The Earth here is not static. Hebei sits in a zone of moderate to high seismic risk, a reminder of its tectonic liveliness. The 1976 Tangshan earthquake, one of the deadliest in history, occurred along the Tangshan Fault, a hidden scar in the craton. This seismic memory dictates stringent building codes and constant monitoring, linking the province to other earthquake-prone populous regions worldwide.
Furthermore, Hebei’s long, low-lying coastline, centered on the Bohai Sea, faces a double threat from climate change. The soft sedimentary rocks and sediments are vulnerable to both sea-level rise and increased erosion from intensifying storms. The industrial hubs and ports along the coast, built on this geologically young and malleable land, must now contemplate resilience against scenarios that were irrelevant just decades ago.
Amidst these challenges, Hebei’s dramatic geology offers paths for renewal beyond extraction. The Yesanpo Geopark in Laishui County, with its towering granite peaks and deep gorges, reveals the raw power of the Yanshanian orogeny. The Zhangshiyan landforms in southern Hebei are a spectacular forest of sandstone pillars, a Chinese rival to the hoodoos of the American Southwest, telling a story of 100 million years of erosion. Developing these geosites is not just about tourism; it’s about building a new identity tied to conservation and awe, rather than just consumption.

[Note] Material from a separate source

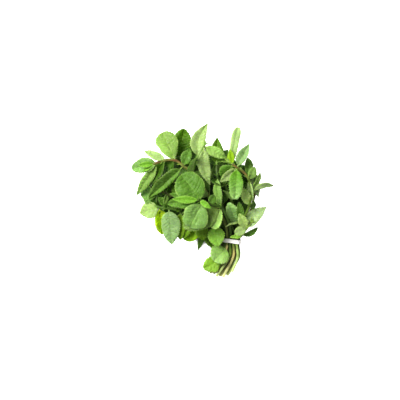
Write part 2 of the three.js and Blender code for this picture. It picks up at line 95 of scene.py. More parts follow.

Hebei, therefore, is far from a monotonous plain. It is a dynamic geological chessboard where the moves of the past—continental collisions, ancient seas, river shifts, and wind-blown dust—have set the stage for the defining games of our present: the transition to clean energy, the battle for clean air and water, and adaptation to a changing climate. Its mountains are monuments to past upheaval; its sinking plains, a warning for the future. To study Hebei’s geology is to read a master text on how the bones of the Earth shape, and are reshaped by, the destiny of human civilization. The decisions made here on this ancient craton will echo far beyond the Taihang Mountains.